Objective:
The lines to be copied run from the one containing "Write the JSON" to the end of the material below; reproduce them exactly, including both ends, and nothing more.

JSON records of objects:
<<<<
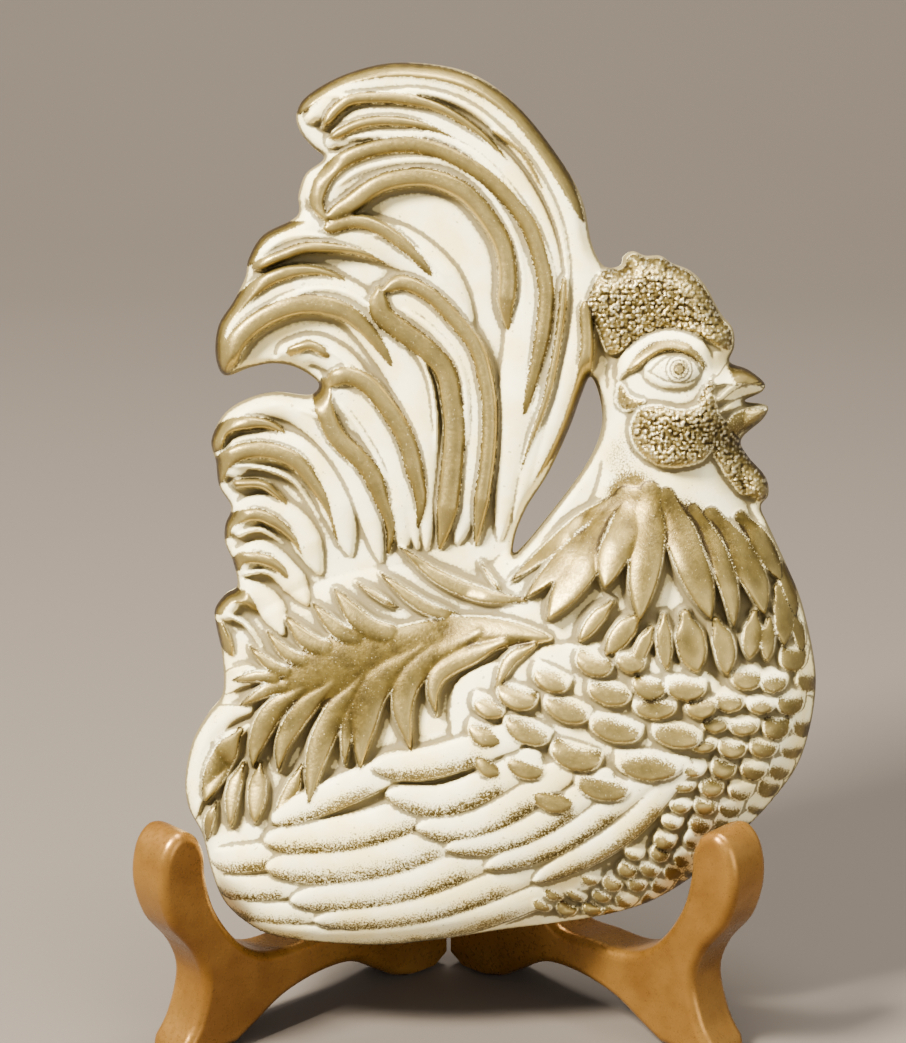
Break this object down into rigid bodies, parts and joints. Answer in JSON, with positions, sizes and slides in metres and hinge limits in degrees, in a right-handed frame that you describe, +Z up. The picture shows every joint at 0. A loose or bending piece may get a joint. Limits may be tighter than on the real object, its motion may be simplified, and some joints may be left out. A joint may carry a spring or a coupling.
{
  "type": "relief rooster plaque on folding easel",
  "caption": "Flat-backed relief rooster casting that stands in a two-board easel folding on butt hinges, with a hanging ring on its back.",
  "frame": {"origin": "on the floor, in the middle of the set's width and depth", "axes": "+Z up, the rooster's relief faces -Y, its head is towards +X"},
  "size_m": [0.226, 0.1189, 0.3134],
  "materials": {
    "casting": "painted cast resin, cream with gold rubbed over the raised feathers",
    "board": "gold paint, worn at the edges",
    "brass": "satin, lightly aged",
    "steel": "zinc plated",
    "felt": "brown felt"
  },
  "bodies": {
    "pins": {"upper_pin": "brass", "lower_pin": "brass"},
    "left_frame": {"left_board": "board", "left_upper_leaf": "brass", "left_lower_leaf": "brass", "left_upper_screws": "brass", "left_lower_screws": "brass", "left_front_pad": "felt", "left_rear_pad": "felt"},
    "right_frame": {"right_board": "board", "right_upper_leaf": "brass", "right_lower_leaf": "brass", "right_upper_screws": "brass", "right_lower_screws": "brass", "right_front_pad": "felt", "right_rear_pad": "felt"},
    "plaque": {"rooster_casting": "casting", "hanger_strap": "steel", "hanger_screws": "steel", "wall_bumpers": "felt"},
    "ring": {"hanger_ring": "steel"}
  },
  "joints": [
    {"name": "easel_fold", "type": "hinge", "parent": "pins", "child": "left_frame", "pos_m": [-0.00896, 0.02547, 0.1], "axis": [0, 0, 1], "range_deg": [0, 47]},
    {"name": "right_fold", "type": "hinge", "parent": "pins", "child": "right_frame", "pos_m": [-0.00896, 0.02547, 0.1], "axis": [0, 0, -1], "range_deg": [0, 47]},
    {"name": "plaque_lift", "type": "slide", "parent": "pins", "child": "plaque", "axis": [0, 0.2756, 0.9613], "range_m": [0, 0.15]},
    {"name": "ring_swing", "type": "hinge", "parent": "plaque", "child": "ring", "pos_m": [0.00804, 0.03912, 0.2338], "axis": [1, 0, 0], "range_deg": [-15, 120]}
  ],
  "couplings": [
    {"joint": "right_fold", "follows": "easel_fold", "ratio": 1}
  ]
}
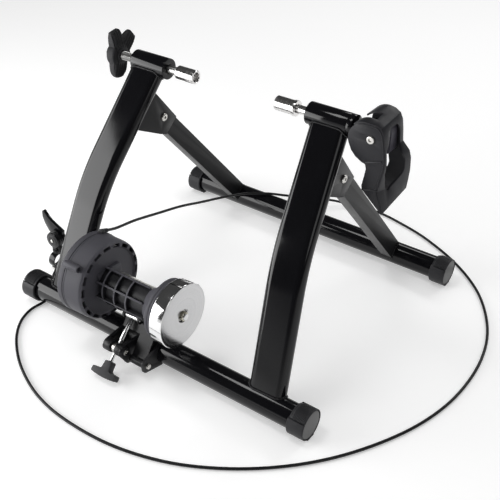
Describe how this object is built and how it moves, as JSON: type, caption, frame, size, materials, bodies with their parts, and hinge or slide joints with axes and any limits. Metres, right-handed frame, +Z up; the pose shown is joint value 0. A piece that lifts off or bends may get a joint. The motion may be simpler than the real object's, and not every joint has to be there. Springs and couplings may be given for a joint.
{
  "type": "bike trainer",
  "caption": "Folding indoor bike trainer with axle clamps on uprights, a magnetic roller unit, a flywheel and a cabled shifter.",
  "frame": {"origin": "on the floor under the middle of the trainer, without its cable and shifter", "axes": "+X along the crossbars toward the cam lever, +Y from the main crossbar toward the folding one, +Z up"},
  "size_m": [0.7308, 0.7347, 0.4055],
  "materials": {
    "black_paint": "gloss black paint",
    "satin_black": "satin black paint",
    "cap_plastic": "matt black plastic",
    "housing_plastic": "dark grey moulded plastic",
    "lever_plastic": "dark grey satin plastic",
    "chrome": "mirror",
    "bright_steel": "bright steel",
    "zinc": "grey zinc plating",
    "light_zinc": "light die casting",
    "aluminium": "machined aluminium",
    "magnet_grey": "sintered magnet"
  },
  "bodies": {
    "frame": {"main_crossbar": "black_paint", "main_left_foot": "cap_plastic", "main_right_foot": "cap_plastic", "left_upright": "black_paint", "right_upright": "black_paint", "left_clamp_barrel": "black_paint", "right_clamp_barrel": "black_paint", "left_hinge_bracket": "satin_black", "right_hinge_bracket": "satin_black", "left_hinge_bolt": "bright_steel", "right_hinge_bolt": "bright_steel", "left_hinge_nut": "bright_steel", "right_hinge_nut": "bright_steel", "unit_bracket": "satin_black", "left_thread_bush": "zinc", "right_guide_bush": "zinc", "pivot_block": "light_zinc", "clamp_spring": "bright_steel", "pivot_pin": "bright_steel", "cable": "cap_plastic", "shifter_body": "cap_plastic", "shifter_clamp": "cap_plastic", "shifter_clamp_screw": "bright_steel"},
    "rear_frame": {"left_rear_arm": "satin_black", "right_rear_arm": "satin_black", "rear_crossbar": "black_paint", "rear_left_foot": "cap_plastic", "rear_right_foot": "cap_plastic"},
    "left_cup": {"left_axle_cup": "chrome"},
    "left_screw": {"left_screw": "zinc", "left_wing_knob": "cap_plastic"},
    "right_rod": {"right_rod": "chrome", "right_axle_cup": "chrome"},
    "cam_lever": {"cam_lever": "lever_plastic", "cam_lobe": "light_zinc", "cam_pin": "chrome"},
    "unit": {"housing_back_shell": "housing_plastic", "housing_front_shell": "housing_plastic", "yoke": "housing_plastic", "left_yoke_screw": "bright_steel", "right_yoke_screw": "bright_steel", "swing_bracket": "satin_black", "left_bearing": "bright_steel", "right_bearing": "bright_steel", "fixed_magnet_ring": "magnet_grey", "cable_gland": "cap_plastic"},
    "spindle": {"roller": "bright_steel", "roller_shaft": "chrome", "flywheel": "chrome", "flywheel_washer": "zinc", "flywheel_nut": "zinc", "rotor_disc": "aluminium"},
    "magnet_swing": {"swing_magnet_ring": "magnet_grey"},
    "trunnion": {"trunnion": "bright_steel"},
    "cross_pin": {"cross_pin": "chrome"},
    "tension_screw": {"tension_rod": "chrome", "tension_knob": "cap_plastic"},
    "shifter_lever": {"shifter_lever": "cap_plastic"}
  },
  "joints": [
    {"name": "rear_fold", "type": "hinge", "parent": "frame", "child": "rear_frame", "pos_m": [0, 0.03099, 0.27404], "axis": [-1, 0, 0], "range_deg": [0, 67]},
    {"name": "left_clamp_slide", "type": "slide", "parent": "frame", "child": "left_cup", "axis": [1, 0, 0], "range_m": [-0.0181, 0.0181]},
    {"name": "left_screw_turn", "type": "hinge", "parent": "left_cup", "child": "left_screw", "pos_m": [-0.157, 0.01858, 0.3657], "axis": [1, 0, 0], "range_deg": [-3240, 3240]},
    {"name": "cam_lever_swing", "type": "hinge", "parent": "frame", "child": "cam_lever", "pos_m": [0.231, 0.01858, 0.3657], "axis": [0, -1, 0], "range_deg": [0, 58]},
    {"name": "right_rod_slide", "type": "slide", "parent": "frame", "child": "right_rod", "axis": [1, 0, 0], "range_m": [0, 0.0068], "deforming": ["clamp_spring"]},
    {"name": "unit_tilt", "type": "hinge", "parent": "frame", "child": "unit", "pos_m": [0, -0.22202, 0.022], "axis": [1, 0, 0], "range_deg": [-7, 2], "deforming": ["cable"]},
    {"name": "spindle_spin", "type": "hinge", "parent": "unit", "child": "spindle", "pos_m": [0, -0.18602, 0.113], "axis": [1, 0, 0], "continuous": true},
    {"name": "magnet_turn", "type": "hinge", "parent": "unit", "child": "magnet_swing", "pos_m": [0, -0.18602, 0.113], "axis": [1, 0, 0], "range_deg": [0, 40]},
    {"name": "trunnion_swing", "type": "hinge", "parent": "frame", "child": "trunnion", "pos_m": [-0.034, -0.23152, 0.0385], "axis": [1, 0, 0], "range_deg": [-7.6, 2.3]},
    {"name": "tension_slide", "type": "slide", "parent": "trunnion", "child": "cross_pin", "axis": [0, 0.7311, 0.6823], "range_m": [-0.0008, 0.0024]},
    {"name": "tension_knob_turn", "type": "hinge", "parent": "cross_pin", "child": "tension_screw", "pos_m": [-0.034, -0.19402, 0.0735], "axis": [0, 0.7311, 0.6823], "range_deg": [-240, 830]},
    {"name": "shifter_lever_turn", "type": "hinge", "parent": "frame", "child": "shifter_lever", "pos_m": [-0.295, -0.10502, 0.058], "axis": [0, 1, 0], "range_deg": [0, 121]}
  ],
  "couplings": [
    {"joint": "left_clamp_slide", "follows": "left_screw_turn", "m_per_rad": 0.0003183},
    {"joint": "right_rod_slide", "follows": "cam_lever_swing", "m_per_rad": 0.0066845},
    {"joint": "trunnion_swing", "follows": "unit_tilt", "ratio": 1.066},
    {"joint": "tension_slide", "follows": "unit_tilt", "m_per_rad": -0.0187},
    {"joint": "tension_knob_turn", "follows": "unit_tilt", "ratio": -117.5},
    {"joint": "shifter_lever_turn", "follows": "magnet_turn", "ratio": 3}
  ]
}
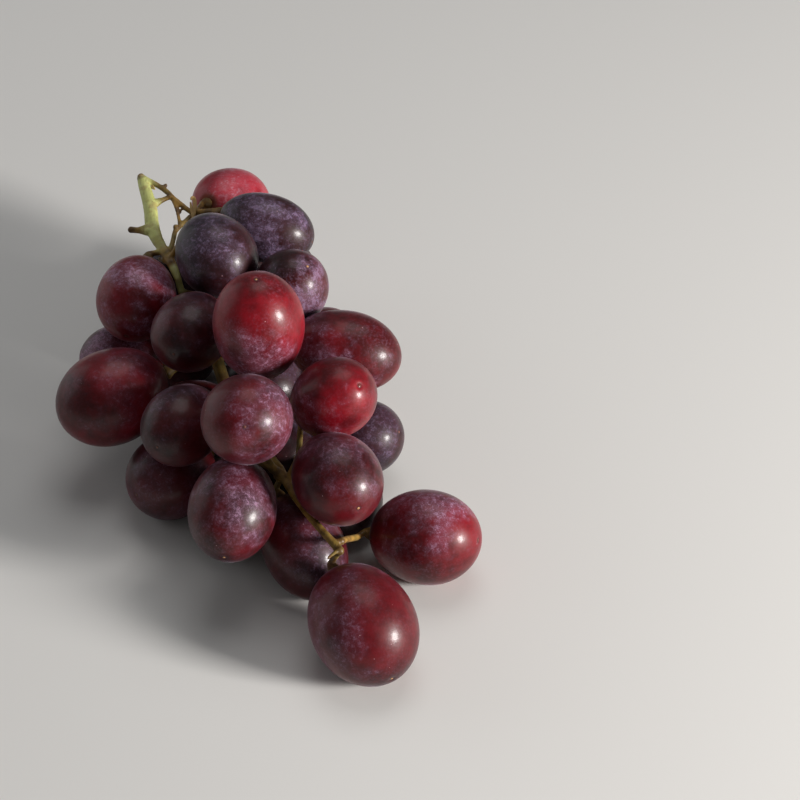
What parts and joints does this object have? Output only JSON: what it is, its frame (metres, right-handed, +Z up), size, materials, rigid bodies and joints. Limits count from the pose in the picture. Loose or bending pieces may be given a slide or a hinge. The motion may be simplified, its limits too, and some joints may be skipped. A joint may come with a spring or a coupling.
{
  "type": "bunch of grapes",
  "caption": "Bunch of dark red table grapes lying on its side, oval berries packed round a cut, branching stem.",
  "frame": {"origin": "middle of the bunch's footprint, on the surface it lies on", "axes": "+Z up from the surface, +Y along the bunch towards the cut end of its stem, +X to the right of the bunch seen from its tip"},
  "size_m": [0.1118, 0.1734, 0.0692],
  "materials": {
    "skin_red": "satin, thin waxy bloom",
    "skin_maroon": "satin, patchy waxy bloom",
    "skin_dark": "satin, waxy bloom",
    "stalk": "matte, green and brown"
  },
  "bodies": {
    "root": {"berry_01": "skin_red", "berry_02": "skin_dark", "berry_03": "skin_dark", "berry_04": "skin_dark", "berry_05": "skin_red", "berry_06": "skin_maroon", "berry_07": "skin_red", "berry_08": "skin_dark", "berry_09": "skin_dark", "berry_10": "skin_maroon", "berry_11": "skin_dark", "berry_12": "skin_dark", "berry_13": "skin_maroon", "berry_14": "skin_maroon", "berry_15": "skin_dark", "berry_16": "skin_maroon", "berry_17": "skin_dark", "berry_18": "skin_maroon", "berry_19": "skin_maroon", "berry_20": "skin_dark", "berry_21": "skin_dark", "berry_22": "skin_dark", "berry_23": "skin_dark", "berry_24": "skin_dark", "berry_25": "skin_dark", "berry_26": "skin_dark", "berry_27": "skin_dark", "berry_28": "skin_dark", "berry_29": "skin_dark", "berry_30": "skin_dark", "berry_31": "skin_dark", "berry_32": "skin_dark", "berry_33": "skin_dark", "berry_34": "skin_dark", "stem": "stalk"}
  },
  "joints": []
}
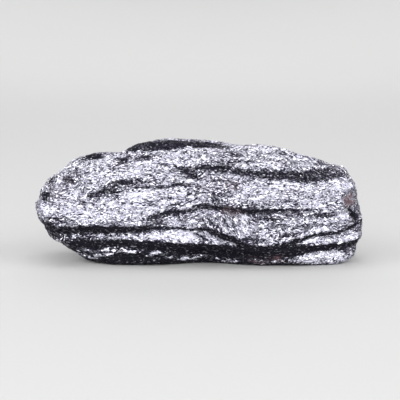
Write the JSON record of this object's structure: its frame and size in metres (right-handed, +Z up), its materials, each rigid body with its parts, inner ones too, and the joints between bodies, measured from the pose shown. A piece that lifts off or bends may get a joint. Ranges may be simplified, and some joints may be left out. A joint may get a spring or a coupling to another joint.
{
  "type": "specular hematite specimen",
  "caption": "Long flaky iron ore stone with overhanging lens-shaped ledges, glittering steel grey, resting on a flat underside.",
  "frame": {"origin": "centre of the stone's bounding box in plan, on the plane that its underside rests on", "axes": "+X along the stone's length, +Y from its broad bright face towards its back, +Z up"},
  "size_m": [0.1106, 0.0394, 0.041],
  "materials": {
    "specular_ore": "foliated, micaceous metallic flakes, steel grey with bright glitter, duller and darker on the ledge walls, with a few red-brown stains"
  },
  "bodies": {
    "root": {"hematite_stone": "specular_ore"}
  },
  "joints": []
}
>>>>
Task output:
Write the JSON record of this object's structure: its frame and size in metres (right-handed, +Z up), its materials, each rigid body with its parts, inner ones too, and the joints between bodies, measured from the pose shown. A piece that lifts off or bends may get a joint. Ranges may be simplified, and some joints may be left out. A joint may get a spring or a coupling to another joint.
{
  "type": "specular hematite specimen",
  "caption": "Long flaky iron ore stone with overhanging lens-shaped ledges, glittering steel grey, resting on a flat underside.",
  "frame": {"origin": "centre of the stone's bounding box in plan, on the plane that its underside rests on", "axes": "+X along the stone's length, +Y from its broad bright face towards its back, +Z up"},
  "size_m": [0.1106, 0.0394, 0.041],
  "materials": {
    "specular_ore": "foliated, micaceous metallic flakes, steel grey with bright glitter, duller and darker on the ledge walls, with a few red-brown stains"
  },
  "bodies": {
    "root": {"hematite_stone": "specular_ore"}
  },
  "joints": []
}